-- START Source data --

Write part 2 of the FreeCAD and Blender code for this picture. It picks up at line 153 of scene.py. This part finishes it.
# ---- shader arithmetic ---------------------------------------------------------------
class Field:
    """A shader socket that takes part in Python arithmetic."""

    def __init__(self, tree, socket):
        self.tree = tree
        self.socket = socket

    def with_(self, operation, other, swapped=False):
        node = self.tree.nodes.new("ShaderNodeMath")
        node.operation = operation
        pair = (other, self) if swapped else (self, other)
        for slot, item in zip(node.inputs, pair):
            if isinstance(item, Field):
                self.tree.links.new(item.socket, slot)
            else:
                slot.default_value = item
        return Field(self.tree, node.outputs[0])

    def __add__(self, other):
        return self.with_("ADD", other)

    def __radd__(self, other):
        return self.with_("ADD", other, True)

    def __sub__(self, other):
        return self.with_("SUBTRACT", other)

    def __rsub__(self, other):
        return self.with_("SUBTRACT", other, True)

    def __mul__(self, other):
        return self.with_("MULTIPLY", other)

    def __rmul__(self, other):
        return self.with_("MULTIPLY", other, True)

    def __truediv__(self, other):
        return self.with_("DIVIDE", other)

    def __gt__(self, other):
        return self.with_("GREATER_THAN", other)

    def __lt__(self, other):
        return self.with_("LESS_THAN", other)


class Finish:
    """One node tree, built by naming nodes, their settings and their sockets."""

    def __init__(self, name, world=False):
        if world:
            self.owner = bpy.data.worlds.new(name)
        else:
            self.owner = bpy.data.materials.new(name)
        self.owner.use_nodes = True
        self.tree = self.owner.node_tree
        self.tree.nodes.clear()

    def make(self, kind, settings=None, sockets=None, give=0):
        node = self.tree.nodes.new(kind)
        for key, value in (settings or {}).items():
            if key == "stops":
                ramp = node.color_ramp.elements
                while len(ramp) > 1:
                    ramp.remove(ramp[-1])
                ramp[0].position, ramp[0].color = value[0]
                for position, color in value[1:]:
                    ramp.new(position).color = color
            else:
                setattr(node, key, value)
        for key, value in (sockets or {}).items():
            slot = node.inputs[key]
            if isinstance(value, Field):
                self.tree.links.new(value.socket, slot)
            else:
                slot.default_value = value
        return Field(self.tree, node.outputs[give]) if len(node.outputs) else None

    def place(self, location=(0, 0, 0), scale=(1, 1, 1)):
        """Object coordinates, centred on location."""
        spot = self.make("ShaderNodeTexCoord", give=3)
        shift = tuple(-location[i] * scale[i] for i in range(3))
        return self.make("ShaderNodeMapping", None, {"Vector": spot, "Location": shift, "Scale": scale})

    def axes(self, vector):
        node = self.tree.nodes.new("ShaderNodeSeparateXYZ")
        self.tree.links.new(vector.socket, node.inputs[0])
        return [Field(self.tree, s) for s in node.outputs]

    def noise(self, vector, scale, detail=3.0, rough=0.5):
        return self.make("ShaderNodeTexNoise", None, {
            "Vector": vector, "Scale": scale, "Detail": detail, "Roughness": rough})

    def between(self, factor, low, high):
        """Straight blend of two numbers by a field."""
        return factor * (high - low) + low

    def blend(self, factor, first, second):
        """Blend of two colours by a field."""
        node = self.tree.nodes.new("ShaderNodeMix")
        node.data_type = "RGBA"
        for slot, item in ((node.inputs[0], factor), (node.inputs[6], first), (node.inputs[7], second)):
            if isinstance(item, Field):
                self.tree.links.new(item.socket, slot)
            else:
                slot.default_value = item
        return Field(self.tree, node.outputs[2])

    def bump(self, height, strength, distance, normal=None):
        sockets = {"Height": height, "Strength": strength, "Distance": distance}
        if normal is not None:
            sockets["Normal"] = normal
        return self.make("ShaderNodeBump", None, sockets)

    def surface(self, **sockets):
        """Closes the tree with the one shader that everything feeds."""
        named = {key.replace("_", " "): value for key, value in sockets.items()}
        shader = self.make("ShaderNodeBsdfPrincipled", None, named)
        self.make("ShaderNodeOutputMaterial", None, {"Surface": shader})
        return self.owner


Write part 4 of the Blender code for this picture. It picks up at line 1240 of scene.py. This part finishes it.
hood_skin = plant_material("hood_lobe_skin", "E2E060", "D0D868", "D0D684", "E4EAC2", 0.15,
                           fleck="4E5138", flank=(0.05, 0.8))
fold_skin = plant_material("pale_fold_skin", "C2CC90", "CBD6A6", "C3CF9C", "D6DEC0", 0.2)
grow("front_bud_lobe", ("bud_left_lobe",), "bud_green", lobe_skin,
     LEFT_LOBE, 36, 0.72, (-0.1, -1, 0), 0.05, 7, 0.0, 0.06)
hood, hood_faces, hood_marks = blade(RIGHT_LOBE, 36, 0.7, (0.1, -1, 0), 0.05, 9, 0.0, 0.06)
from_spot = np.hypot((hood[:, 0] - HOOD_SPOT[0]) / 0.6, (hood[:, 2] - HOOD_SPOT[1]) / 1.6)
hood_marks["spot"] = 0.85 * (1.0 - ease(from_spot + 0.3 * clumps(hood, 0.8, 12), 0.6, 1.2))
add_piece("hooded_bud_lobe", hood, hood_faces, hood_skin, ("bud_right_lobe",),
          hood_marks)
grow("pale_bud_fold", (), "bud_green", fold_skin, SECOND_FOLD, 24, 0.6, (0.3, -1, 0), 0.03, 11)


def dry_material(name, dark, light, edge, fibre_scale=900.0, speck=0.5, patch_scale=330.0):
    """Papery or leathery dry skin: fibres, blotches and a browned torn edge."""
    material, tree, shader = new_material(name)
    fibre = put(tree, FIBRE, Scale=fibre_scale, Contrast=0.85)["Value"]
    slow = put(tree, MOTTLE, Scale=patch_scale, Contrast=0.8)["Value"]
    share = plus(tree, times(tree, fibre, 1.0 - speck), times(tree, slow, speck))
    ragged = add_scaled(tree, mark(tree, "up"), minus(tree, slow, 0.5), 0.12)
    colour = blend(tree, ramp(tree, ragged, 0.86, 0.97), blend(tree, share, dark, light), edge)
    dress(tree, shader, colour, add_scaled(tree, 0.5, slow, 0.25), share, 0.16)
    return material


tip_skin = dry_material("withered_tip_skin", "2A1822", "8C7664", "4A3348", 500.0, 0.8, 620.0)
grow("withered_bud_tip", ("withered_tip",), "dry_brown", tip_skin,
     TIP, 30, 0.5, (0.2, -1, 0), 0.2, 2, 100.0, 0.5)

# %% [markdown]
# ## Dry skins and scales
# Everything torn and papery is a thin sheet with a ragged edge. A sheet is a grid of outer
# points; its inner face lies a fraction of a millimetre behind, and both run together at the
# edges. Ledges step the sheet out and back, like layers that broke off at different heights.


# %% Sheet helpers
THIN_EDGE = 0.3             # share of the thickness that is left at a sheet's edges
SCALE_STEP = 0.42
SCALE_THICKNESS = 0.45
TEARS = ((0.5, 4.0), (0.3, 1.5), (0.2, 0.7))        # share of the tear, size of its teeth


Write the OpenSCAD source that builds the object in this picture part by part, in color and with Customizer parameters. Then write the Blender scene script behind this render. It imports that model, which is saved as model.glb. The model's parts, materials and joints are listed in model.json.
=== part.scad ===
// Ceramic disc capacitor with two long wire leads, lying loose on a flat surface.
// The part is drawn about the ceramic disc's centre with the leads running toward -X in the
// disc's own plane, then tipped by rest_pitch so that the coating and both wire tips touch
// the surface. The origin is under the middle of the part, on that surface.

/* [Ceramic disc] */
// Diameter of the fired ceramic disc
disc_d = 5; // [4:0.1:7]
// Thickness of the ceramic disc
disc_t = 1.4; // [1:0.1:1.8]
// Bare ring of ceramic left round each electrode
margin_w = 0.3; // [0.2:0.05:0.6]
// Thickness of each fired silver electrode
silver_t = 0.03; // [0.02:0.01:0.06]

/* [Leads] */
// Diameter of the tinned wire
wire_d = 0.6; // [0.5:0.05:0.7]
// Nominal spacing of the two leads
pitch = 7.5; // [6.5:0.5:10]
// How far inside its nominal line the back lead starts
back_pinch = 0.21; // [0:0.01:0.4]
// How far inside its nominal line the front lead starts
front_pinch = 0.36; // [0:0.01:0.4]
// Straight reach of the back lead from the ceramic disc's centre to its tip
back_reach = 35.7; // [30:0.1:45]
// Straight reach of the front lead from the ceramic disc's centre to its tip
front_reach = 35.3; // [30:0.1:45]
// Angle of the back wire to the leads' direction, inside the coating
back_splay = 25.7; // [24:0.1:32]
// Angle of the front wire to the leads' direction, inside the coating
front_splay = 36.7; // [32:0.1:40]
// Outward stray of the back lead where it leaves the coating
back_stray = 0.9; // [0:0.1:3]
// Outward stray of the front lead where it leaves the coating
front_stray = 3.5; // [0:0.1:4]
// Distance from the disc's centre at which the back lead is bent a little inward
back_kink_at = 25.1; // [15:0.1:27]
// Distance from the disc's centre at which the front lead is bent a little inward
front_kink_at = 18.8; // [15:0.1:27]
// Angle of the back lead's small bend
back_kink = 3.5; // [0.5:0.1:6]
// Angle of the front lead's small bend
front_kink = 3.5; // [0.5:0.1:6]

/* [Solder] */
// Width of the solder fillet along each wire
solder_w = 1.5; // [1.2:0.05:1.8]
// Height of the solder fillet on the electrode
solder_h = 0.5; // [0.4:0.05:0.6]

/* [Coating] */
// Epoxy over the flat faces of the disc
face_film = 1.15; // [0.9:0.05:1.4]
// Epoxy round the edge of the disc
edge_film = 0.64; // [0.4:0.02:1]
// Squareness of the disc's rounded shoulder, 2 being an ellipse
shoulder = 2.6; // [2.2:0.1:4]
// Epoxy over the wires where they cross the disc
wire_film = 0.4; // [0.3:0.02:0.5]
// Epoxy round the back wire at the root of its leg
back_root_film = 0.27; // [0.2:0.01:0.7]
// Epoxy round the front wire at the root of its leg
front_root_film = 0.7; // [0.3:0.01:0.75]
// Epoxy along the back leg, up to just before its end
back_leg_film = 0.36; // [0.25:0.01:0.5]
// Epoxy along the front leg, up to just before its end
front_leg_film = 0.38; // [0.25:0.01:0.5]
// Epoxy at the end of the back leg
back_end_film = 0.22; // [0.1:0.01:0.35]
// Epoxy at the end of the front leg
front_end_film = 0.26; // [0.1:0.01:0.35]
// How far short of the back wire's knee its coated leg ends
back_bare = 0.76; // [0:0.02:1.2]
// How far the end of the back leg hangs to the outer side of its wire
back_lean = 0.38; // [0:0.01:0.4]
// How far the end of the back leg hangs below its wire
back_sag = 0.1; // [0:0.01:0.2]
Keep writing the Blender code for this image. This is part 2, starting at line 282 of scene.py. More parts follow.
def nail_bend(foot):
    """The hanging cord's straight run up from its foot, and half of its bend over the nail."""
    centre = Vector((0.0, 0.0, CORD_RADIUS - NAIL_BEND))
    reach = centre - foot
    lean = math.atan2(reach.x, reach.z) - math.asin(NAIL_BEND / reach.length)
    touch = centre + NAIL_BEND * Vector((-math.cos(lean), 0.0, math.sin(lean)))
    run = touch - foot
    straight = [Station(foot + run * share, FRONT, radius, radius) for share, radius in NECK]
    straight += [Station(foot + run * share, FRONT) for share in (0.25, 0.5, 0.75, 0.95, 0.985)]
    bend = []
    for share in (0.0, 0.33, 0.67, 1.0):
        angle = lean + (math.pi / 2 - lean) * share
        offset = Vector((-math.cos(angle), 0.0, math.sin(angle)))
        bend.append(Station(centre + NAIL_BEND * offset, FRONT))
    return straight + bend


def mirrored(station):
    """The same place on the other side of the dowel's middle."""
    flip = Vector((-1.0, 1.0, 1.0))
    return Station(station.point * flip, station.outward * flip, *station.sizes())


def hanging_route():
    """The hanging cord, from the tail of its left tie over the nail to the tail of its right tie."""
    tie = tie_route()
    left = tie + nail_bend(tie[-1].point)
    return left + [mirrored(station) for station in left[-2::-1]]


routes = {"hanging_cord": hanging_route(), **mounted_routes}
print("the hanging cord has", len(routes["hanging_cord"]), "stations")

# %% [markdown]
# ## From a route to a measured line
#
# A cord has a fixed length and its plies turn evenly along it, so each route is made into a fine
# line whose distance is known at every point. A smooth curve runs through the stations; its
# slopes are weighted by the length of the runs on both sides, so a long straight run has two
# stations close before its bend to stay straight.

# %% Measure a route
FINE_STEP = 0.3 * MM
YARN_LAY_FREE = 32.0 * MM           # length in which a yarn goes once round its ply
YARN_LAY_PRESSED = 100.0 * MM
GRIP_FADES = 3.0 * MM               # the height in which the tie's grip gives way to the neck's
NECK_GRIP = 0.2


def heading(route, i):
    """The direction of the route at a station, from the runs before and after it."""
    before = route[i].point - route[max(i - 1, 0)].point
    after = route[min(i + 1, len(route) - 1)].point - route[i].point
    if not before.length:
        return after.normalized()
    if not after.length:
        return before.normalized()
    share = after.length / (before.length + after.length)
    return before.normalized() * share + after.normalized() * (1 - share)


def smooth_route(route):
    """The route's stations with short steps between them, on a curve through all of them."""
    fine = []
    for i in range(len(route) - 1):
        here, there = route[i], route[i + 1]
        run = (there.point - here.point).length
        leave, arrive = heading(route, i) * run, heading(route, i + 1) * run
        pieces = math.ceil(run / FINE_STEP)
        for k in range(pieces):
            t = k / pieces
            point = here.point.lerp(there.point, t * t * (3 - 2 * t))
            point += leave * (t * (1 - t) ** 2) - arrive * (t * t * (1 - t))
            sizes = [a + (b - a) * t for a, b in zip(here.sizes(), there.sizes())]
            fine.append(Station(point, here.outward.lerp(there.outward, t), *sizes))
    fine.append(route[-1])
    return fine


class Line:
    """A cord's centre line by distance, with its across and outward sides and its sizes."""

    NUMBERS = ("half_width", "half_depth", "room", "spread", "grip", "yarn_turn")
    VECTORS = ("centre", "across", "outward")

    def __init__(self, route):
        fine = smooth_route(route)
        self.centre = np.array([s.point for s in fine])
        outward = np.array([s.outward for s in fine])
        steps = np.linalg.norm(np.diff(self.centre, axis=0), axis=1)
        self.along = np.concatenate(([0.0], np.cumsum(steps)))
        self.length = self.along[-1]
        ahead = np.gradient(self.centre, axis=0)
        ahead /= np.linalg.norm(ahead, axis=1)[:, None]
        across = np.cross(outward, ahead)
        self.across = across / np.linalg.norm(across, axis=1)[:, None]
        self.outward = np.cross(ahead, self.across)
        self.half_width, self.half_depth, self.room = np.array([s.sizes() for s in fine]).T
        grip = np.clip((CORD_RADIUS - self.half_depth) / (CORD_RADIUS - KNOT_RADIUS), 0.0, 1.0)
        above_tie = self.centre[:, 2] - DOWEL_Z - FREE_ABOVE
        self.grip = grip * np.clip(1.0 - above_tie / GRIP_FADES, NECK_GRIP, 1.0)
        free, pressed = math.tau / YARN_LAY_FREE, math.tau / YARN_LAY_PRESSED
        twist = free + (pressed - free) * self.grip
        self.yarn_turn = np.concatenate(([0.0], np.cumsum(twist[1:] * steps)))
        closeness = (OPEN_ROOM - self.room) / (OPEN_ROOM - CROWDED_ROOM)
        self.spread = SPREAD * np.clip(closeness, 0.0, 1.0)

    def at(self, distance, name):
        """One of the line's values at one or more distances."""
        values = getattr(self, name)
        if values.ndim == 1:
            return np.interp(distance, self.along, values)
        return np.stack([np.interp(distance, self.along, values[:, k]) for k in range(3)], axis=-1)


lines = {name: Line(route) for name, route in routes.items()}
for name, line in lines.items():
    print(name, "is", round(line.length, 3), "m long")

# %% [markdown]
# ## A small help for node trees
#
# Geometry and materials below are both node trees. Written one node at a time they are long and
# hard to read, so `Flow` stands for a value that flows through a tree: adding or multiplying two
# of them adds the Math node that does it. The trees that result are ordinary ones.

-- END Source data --

#### Goal
Begin with the first line of the listing and copy exactly through the line that contains "shader socket that", please, keeping both ends and leaving out everything after.

#### Result of the task
Write part 2 of the FreeCAD and Blender code for this picture. It picks up at line 153 of scene.py. This part finishes it.
# ---- shader arithmetic ---------------------------------------------------------------
class Field:
    """A shader socket that takes part in Python arithmetic."""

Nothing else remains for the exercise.